For non-consumable products, the window is about cross-sell and community. You can't ask someone to buy another pair of the same jeans. But you can introduce complementary products, share styling content, or invite them into your brand community. The goal in this window is to expand the customer's relationship with your brand beyond a single transaction.

The Metrics That Matter

Track these numbers monthly. They'll tell you whether your post-purchase experience is working:

  • Day 30 repeat purchase rate — what percentage of first-time buyers place a second order within 30 days? For consumable DTC products, target 15%+. For non-consumable, 8%+ is strong.
  • Time to second purchase — how many days between order one and order two? Shorter is better. If your product has a 30-day consumption cycle but the average time to reorder is 60 days, your reorder prompts are too late.
  • Post-purchase email engagement — open rates and click rates on your post-purchase sequence vs. your promotional emails. If post-purchase engagement is lower, your content isn't relevant enough.
  • Support ticket rate — what percentage of first-time buyers contact support? A good post-purchase education sequence should reduce this. If it's climbing, your product expectations aren't aligned with reality.

The Compounding Effect

Every improvement in your post-purchase experience compounds. A customer who has a great first experience is more likely to reorder. A customer who reorders is more likely to refer friends. A referred customer arrives with higher trust and converts more easily. That referred customer has their own great experience and the cycle continues.

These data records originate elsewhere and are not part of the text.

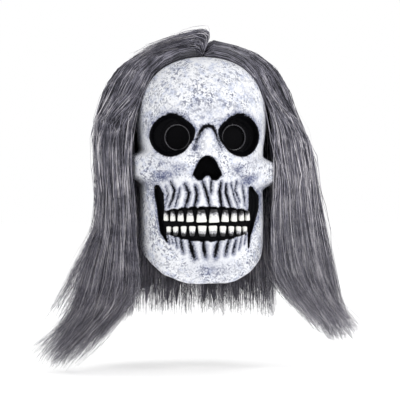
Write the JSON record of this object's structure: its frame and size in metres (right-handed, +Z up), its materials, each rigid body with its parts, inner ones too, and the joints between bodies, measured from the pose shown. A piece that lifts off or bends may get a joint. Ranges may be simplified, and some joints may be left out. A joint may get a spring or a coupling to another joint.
{
  "type": "latex halloween mask",
  "caption": "Overhead skull mask of cast latex with screened eye sockets and nose, a strapped slot at the nape and a long parted wig glued on in tracks.",
  "frame": {"origin": "the point inside the dome where the wearer's crown touches it", "axes": "+Z up the head, -Y the way the face looks, +X towards the wearer's left"},
  "size_m": [0.41, 0.2426, 0.4086],
  "materials": {
    "painted_latex": "off-white dry-brushed paint over a dark blue-grey wash, semi-matte",
    "screen_mesh": "stiff black open mesh",
    "elastic": "ribbed knitted elastic",
    "patch_latex": "bare cast latex, glued down",
    "weft_band": "machine-sewn hair track",
    "grey_hair": "straight synthetic fibre, soft sheen"
  },
  "bodies": {
    "mask": {"latex_shell": "painted_latex", "eye_screen_left": "screen_mesh", "eye_screen_right": "screen_mesh", "nose_screen": "screen_mesh", "nape_strap": "elastic", "strap_patch_left": "patch_latex", "strap_patch_right": "patch_latex", "crown_patch": "weft_band", "upper_weft_left": "weft_band", "upper_weft_right": "weft_band", "upper_weft_back": "weft_band", "lower_weft_left": "weft_band", "lower_weft_right": "weft_band", "lower_weft_back": "weft_band", "crown_hair_left": "grey_hair", "crown_hair_right": "grey_hair", "crown_hair_back": "grey_hair", "parting_tuft": "grey_hair"},
    "left_hair": {"side_fall_left": "grey_hair"},
    "right_hair": {"side_fall_right": "grey_hair"},
    "back_hair": {"back_fall": "grey_hair"}
  },
  "joints": [
    {"name": "left_hair_lift", "type": "hinge", "parent": "mask", "child": "left_hair", "pos_m": [0.12, 0, -0.0636], "axis": [0, -1, 0], "range_deg": [0, 60]},
    {"name": "right_hair_lift", "type": "hinge", "parent": "mask", "child": "right_hair", "pos_m": [-0.126, 0, -0.0636], "axis": [0, 1, 0], "range_deg": [0, 60]},
    {"name": "back_hair_lift", "type": "hinge", "parent": "mask", "child": "back_hair", "pos_m": [0, 0.1156, -0.0636], "axis": [1, 0, 0], "range_deg": [0, 60]}
  ]
}
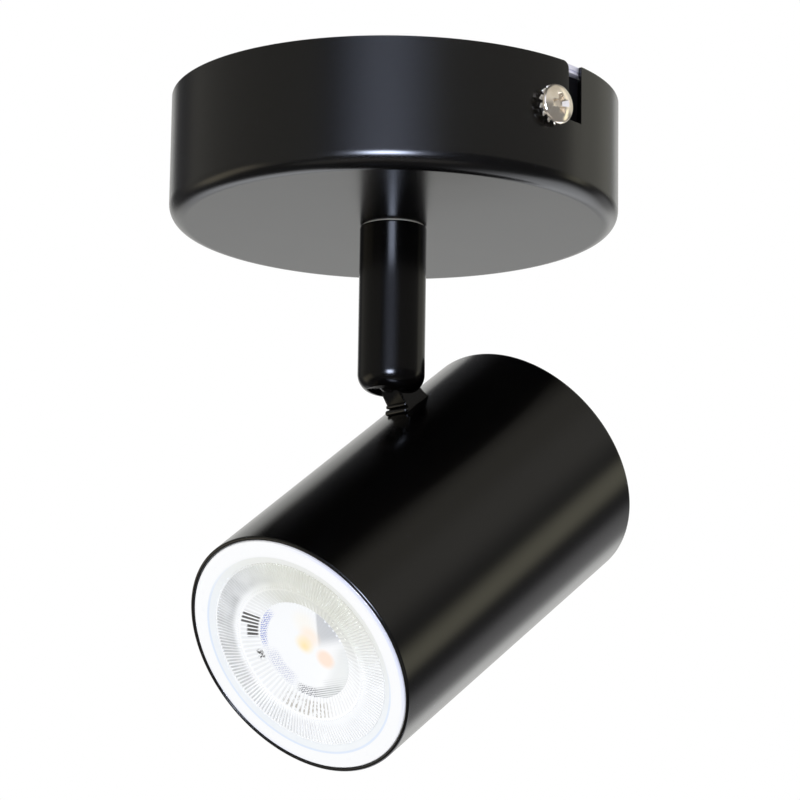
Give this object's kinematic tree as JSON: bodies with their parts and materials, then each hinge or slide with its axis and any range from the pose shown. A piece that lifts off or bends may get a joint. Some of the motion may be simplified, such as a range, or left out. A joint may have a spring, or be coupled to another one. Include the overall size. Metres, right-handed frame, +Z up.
{
  "type": "spotlight fixture",
  "caption": "Ceiling spotlight with a round canopy, a short swivelling stem and a tilting tubular head around a twist-lock reflector lamp.",
  "frame": {"origin": "centre of the canopy on the ceiling plane, midway between the bracket's two ceiling slots", "axes": "+Z up into the ceiling, +X along the bracket through the two side screws, the head shines towards -Y and down"},
  "size_m": [0.0962, 0.099, 0.1363],
  "materials": {
    "black_coat": "satin powder coat",
    "zinc_plate": "bright zinc plate",
    "nickel_plate": "nickel plate",
    "spring_steel": "oiled spring steel",
    "brass": "drawn brass",
    "nylon": "moulded nylon",
    "black_plastic": "moulded, fine grain",
    "sleeve": "woven glass sleeve, varnished",
    "lead_brown": "extruded",
    "lead_green": "extruded",
    "ceramic": "unglazed steatite",
    "lamp_white": "moulded, satin",
    "clear_optic": "pressed clear",
    "aluminium": "stamped",
    "board_white": "white solder mask",
    "phosphor": "cast silicone",
    "board_green": "glass laminate"
  },
  "bodies": {
    "canopy": {"canopy_shell": "black_coat", "ceiling_bracket": "zinc_plate", "side_screws": "nickel_plate", "side_tooth_washers": "spring_steel", "swivel_bush": "nylon", "swivel_stop_pin": "zinc_plate", "terminal_block": "black_plastic", "terminal_clamps": "brass", "terminal_screws": "zinc_plate", "terminal_fixing_screw": "zinc_plate", "earth_screw": "brass", "earth_washer": "zinc_plate", "earth_lead": "lead_green", "canopy_leads": "lead_brown"},
    "stem": {"stem_tube": "black_coat", "threaded_nipple": "zinc_plate", "stop_washer": "zinc_plate", "spring_washer": "spring_steel", "nipple_nut": "zinc_plate", "nipple_locknut": "zinc_plate", "pressure_sleeve": "zinc_plate", "disc_springs": "spring_steel", "friction_cup": "brass", "stem_lead_sleeve": "sleeve"},
    "head": {"knuckle": "black_coat", "trunnion_pins": "spring_steel", "knuckle_washer": "zinc_plate", "knuckle_nut": "zinc_plate", "head_tube": "black_coat", "rear_cap": "black_coat", "holder_bracket": "zinc_plate", "lampholder": "ceramic", "holder_contacts": "nickel_plate", "holder_screws": "zinc_plate", "head_leads": "lead_brown"},
    "lamp": {"lamp_housing": "lamp_white", "lamp_optic": "clear_optic", "heat_spreader": "aluminium", "led_board": "board_white", "led_chips": "phosphor", "driver_board": "board_green", "driver_parts": "black_plastic", "lamp_base": "lamp_white", "lamp_pins": "nickel_plate"}
  },
  "joints": [
    {"name": "stem_swivel", "type": "hinge", "parent": "canopy", "child": "stem", "pos_m": [0, 0, 0], "axis": [0, 0, 1], "range_deg": [-166, 160]},
    {"name": "head_tilt", "type": "hinge", "parent": "stem", "child": "head", "pos_m": [0, 0, -0.0553], "axis": [0.9988, 0.0489, 0], "range_deg": [-36.9, 53.1]},
    {"name": "lamp_twist", "type": "hinge", "parent": "head", "child": "lamp", "pos_m": [0.00117, -0.024, -0.11573], "axis": [-0.0391, 0.7987, 0.6004], "range_deg": [0, 20]}
  ]
}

The brands in my portfolio that invested in post-purchase experience 12-18 months ago are now seeing the compounding results. Lower CAC because of referrals. Higher LTV because of retention. Better margins because repeat customers don't require acquisition spend.

Your acquisition funnel gets all the attention. Your post-purchase experience generates all the profit. Build it like it matters, because nothing else in your business has a higher ROI.